I’m Fired?

Blog / Produced by The High Calling
Marty Hadding Clear Conscience Community Linkup

As an HR director, Jen Sandbulte had tough situations in which prayer made the difference. In this community post from our Clear Conscience series, she says, "As Christian leaders, we must understand that grace is addressing what happened, and loving the person in spite of it."

The policy was clear, and the documentation was in hand. In the human resources world, this was an easy decision. However, as a Christian, it wasn’t that cut-and-dry. You see, firing someone is a big deal. It impacts more than just the workplace and that individual. How would it affect the person's family, employee morale, etc? More importantly, what would Jesus do?

I can’t tell you how many times someone has said to me, "Just give me one more chance. How can you do this to me?"

In my years as a human resources professional, I’ve had to lead several very sensitive conversations. As I’ve coached and mentored other individuals in the field, one thing I’ve taught them is to listen to the Holy Spirit. It’s easy to get so caught up in the details and the day-to-day tasks at work that we forget to pray. We think we have the “right” answers, and we forget to pause and ask God for his opinion, words, and guidance.

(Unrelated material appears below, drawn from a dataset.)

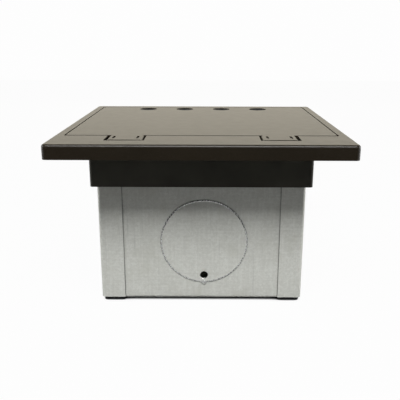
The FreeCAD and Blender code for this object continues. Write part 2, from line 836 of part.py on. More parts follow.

I recall some particularly hard situations, when, if I’m honest, I was angry. Why would “they” do that to “us”? And then I would pray. I’d close my office door, and take a couple of minutes. I’d ask God to help me to love like he loves, to help me to see this person and situation as he saw them. Spending a bit of time in prayer before those meetings significantly changed how I approached things. That doesn’t mean that people didn’t lose their jobs. But, with Jesus' help, I was able to see the situation a bit differently than I would have with my mere human eyes. I was able to love through hard circumstances time and time again, simply because I asked.

God is a God of Details

Over time, I realized that God is a God of details and accountability. Grace does not mean that there aren’t consequences. In fact, many times it is just the opposite. At the very beginning of the Bible in Genesis, we see God enacting accountability for a person's actions. If God would have said to Eve, "It’s ok if you ate that fruit," the Bible (and our lives) would look completely different. Instead, God loved Adam and Eve, even though they sinned and made bad choices. He loved them, but there were still consequences. It’s foundational to our beliefs as Christians.

As Christian leaders, we need more love and grace. However, we also need to understand that grace is not pretending something didn’t happen. Grace is addressing what happened and loving the person in spite of it. If we don’t address the hard things, do we truly love that person and want what's best for them?

When someone is sitting across from you with tears brimming, you need a clear conscience. When they say things like “How could you do this to me?” you need to know that you have prayed and are loving like God would love. When you know that, your heart changes. In the hard parts of our everyday life, we need the confidence that comes with following the Holy Spirit.